Ezzard, the benefits executive at Activision Blizzard, said offering pregnancy programs such as Ovia helps the company stand out in a competitive industry and keep skilled women in the workforce coming back. The company employs roughly 5,000 artists, developers and other workers in the United States.
Before Ovia, the company’s pregnant employees would field periodic calls from insurance-company nurses who would ask about how they were feeling and counsel them over the phone. Shifting some pregnancy care to an app where the women could give constant check-ins made a huge difference: Nearly 20 women who had been diagnosed as infertile had become pregnant since the company started offering Ovia’s fertility app, Ezzard said.
Roughly 50 “active users” track their pregnancies at any given time, and the average employee records more than 128 health data points a month, Ezzard said. They also open the app about 48 times a month, or more than once a day.
Ezzard said that the company maintains strict controls on who can review the internal aggregated data and that employees’ medical claims are processed at a third-party data warehouse to help protect their privacy. The program, he added, is already paying off: Ovia and the other services in its “well-being platform” saved the company roughly $1,200 per employee in annual medical costs.
Health experts worry that such data-intensive apps could expose women to security or privacy risks. The ovulation-tracking app Glow updated its systems in 2016 after Consumer Reports found that anyone could access a woman’s health data, including whether she’d had an abortion and the last time she’d had sex, as long as they knew her email address.
Another Ovia competitor, Flo, was found to be sending data to Facebook on when its users were having their periods or were trying to conceive, according to tests published in February in the Wall Street Journal. Ovia says it does not share or sell data with social media sites.
The company says it does not do paid clinical trials but provides data to researchers, including for a 2017 study that cited Ovia data from more than 6,000 women on how they chose their obstetricians. But even some researchers worry about ways the information might be used.
“As a clinician researcher, I can see the benefit of analyzing large data sets,” said
Paula M. Castaño, an obstetrician-gynecologist and associate professor at Columbia University who has studied menstrual-tracking apps. But a lot of the Ovia data given to employers, she said, raises concerns “with their lack of general clinical applicability and focus on variables that affect time out of work and insurance utilization.”

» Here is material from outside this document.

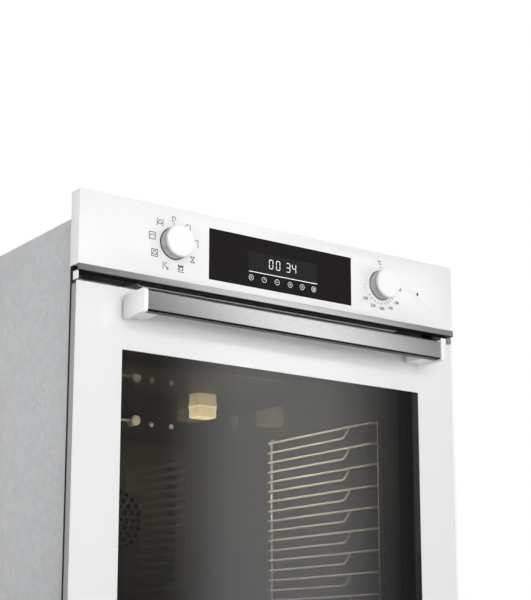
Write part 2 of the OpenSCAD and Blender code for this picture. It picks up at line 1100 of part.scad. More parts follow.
module door_top_trim() {
    half = step_x - 0.3;
    color("silver")
    from_front()
    difference() {
        union() {
            block(-half, half, print_y, door_rear, trim_z, trim_z + skin);
            block(-half, half, print_y, print_y + skin, trim_z - 14, trim_z);
            block(-lip_x + 0.3, lip_x - 0.3, door_rear - skin, door_rear, inner_top + 0.3,
                  trim_z);
        }
        for (x = [-220 : 40 : 220])
            translate([x, 24, trim_z - 1])
            linear_extrude(height = 4)
            round_rect(-14, 14, -3, 3, 2.9);
    }
}

module door_bottom_trim() {
    low = profile_low + 1;
    heel_y = 33;
    color("silver")
    from_front()
    sideways(-254, 254)
    polygon([[print_y, low], [heel_y, low], [heel_y, hinge_z], [door_rear, hinge_z],
             [door_rear, swing_z - 0.3], [door_rear - skin, swing_z - 0.3],
             [door_rear - skin, hinge_z + skin], [heel_y - skin, hinge_z + skin],
             [heel_y - skin, low + skin], [print_y + skin, low + skin], [print_y + skin, 40],
             [print_y, 40]]);
}

module door_glass_spacers() {
    color("black")
    from_front()
    for (x = [-246, 232], z = [52, 446]) {
        block(x, x + 14, middle_y + middle_t, door_rear - inner_t, z, z + 12);
        block(x, x + 14, print_y, middle_y, z, z + 12);
    }
}

// ---------- handle ----------

module handle_bar() {
    color("silver")
    from_front()
    difference() {
        sideways(-bar_l / 2, bar_l / 2)
        round_rect(-bar_out, -bar_out + bar_t, bar_top - bar_h, bar_top, 2.5);
        sideways(-bar_l / 2 - 1, bar_l / 2 + 1)
        round_rect(-bar_out + 2.2, -bar_out + bar_t - 2.2, bar_top - bar_h + 2.2,
                   bar_top - 2.2, 1);
    }
}

module handle_standoffs() {
    end = bar_l / 2;
    mid = bar_top - bar_h / 2;
    color("white")
    from_front()
    both_sides()
    difference() {
        union() {
            // end cap that closes the bar
            sideways(end, end + 5.2)
            round_rect(-bar_out - 2, 0, mid - 14.3, mid + 14.3, 4);
            // foot that stands on the glass behind the bar
            block(end - 22.3, end + 0.2, -bar_out + bar_t, 0, mid - 12, mid + 12);
        }
        rod_y(screw_x, -25, 1, screw_z, 2);
    }
}

module handle_screws() {
    color("gray")
    from_front()
    for (x = [-screw_x, screw_x]) {
        rod_y(x, -24.5, print_y, screw_z, 2);
        rod_y(x, print_y, print_y + 3, screw_z, 4.5);
    }
}

base_plate();
left_side_panel();
right_side_panel();
top_cover();
rear_cover();
chassis_back();
front_frame();
cavity_liner();
insulation();
door_gasket();
fan_baffle();
ring_heater();
upper_element();
bottom_element();
lamp_glass();
lamp_holder();
lamp_bulb();
temperature_probe();
left_side_rack();
right_side_rack();
control_panel();
panel_trim_strip();
panel_bracket();
display_window();
display_board();
knob_bezels();
function_switch();
thermostat_body();
indicator_lens();
air_duct();
blower_housing();
blower_motor();
convection_motor();
terminal_block();
cable_gland();
hinge_receivers();
hinge_arms();
hinge_pins();
cover_screws();
door_outer_glass();
door_enamel_print();
door_middle_glass();
door_inner_glass();
door_left_profile();
door_right_profile();
door_top_trim();
door_bottom_trim();
door_glass_spacers();
door_hinge_channels();
handle_bar();
handle_standoffs();
handle_screws();
function_shaft();
function_knob();
function_knob_cap();
thermostat_shaft();
thermostat_knob();
thermostat_knob_cap();
convection_fan();
blower_wheel();
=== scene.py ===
import json
import math

import bmesh
import bpy
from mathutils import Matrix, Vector


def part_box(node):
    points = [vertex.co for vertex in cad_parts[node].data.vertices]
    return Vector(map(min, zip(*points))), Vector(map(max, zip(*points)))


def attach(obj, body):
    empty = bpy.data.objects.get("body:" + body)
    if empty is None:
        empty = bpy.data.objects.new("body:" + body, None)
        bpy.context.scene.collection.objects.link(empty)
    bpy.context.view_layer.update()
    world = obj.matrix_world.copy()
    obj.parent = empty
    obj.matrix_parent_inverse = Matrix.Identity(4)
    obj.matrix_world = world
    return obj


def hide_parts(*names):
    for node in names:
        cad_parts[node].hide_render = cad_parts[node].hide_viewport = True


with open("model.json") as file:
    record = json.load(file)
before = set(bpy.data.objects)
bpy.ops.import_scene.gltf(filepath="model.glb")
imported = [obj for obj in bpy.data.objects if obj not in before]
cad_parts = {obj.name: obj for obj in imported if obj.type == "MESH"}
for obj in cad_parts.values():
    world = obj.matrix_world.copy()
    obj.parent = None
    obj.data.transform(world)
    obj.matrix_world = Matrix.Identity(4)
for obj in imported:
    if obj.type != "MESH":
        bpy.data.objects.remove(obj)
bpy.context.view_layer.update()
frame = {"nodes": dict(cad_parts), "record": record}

# A built-in wall oven. Sizes are in millimetres from the front face of the door glass, as on a
# drawing of the front: x to the right, y into the oven, z up. place() turns them into metres.
MM = 0.001
NODES = frame["nodes"]
SLOTS = {part["node"]: part["material_slot"] for part in frame["record"]["subparts"]}
BODY_OF = {n: body for body, nodes in frame["record"]["behaviour"]["bodies"].items() for n in nodes}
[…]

The coming years, however, will probably see companies pushing for more pregnancy data to come straight from the source. The Israeli start-up Nuvo advertises a sensor band strapped around a woman’s belly that can send real-time data on fetal heartbeat and uterine activity “across the home, the workplace, the doctor’s office and the hospital.” Nuvo executives said its “remote pregnancy monitoring platform” is undergoing U.S. Food and Drug Administration review.
Diller, the Activision Blizzard employee, said she was never troubled by Ovia privacy worries. She loved being able to show her friends what size pastry her unborn daughter was and would log her data every night while lying in bed and ticking through her other health apps, including trackers for food, sleep and “mindfulness.”
When she reported the birth in Ovia, the app triggered a burst of virtual confetti and then directed her to download Ovia’s parenting app, where she could track not just her health data, but her newborn daughter’s, too. It was an easy decision. On the app’s home screen, she uploaded the first photo of her newly expanded family.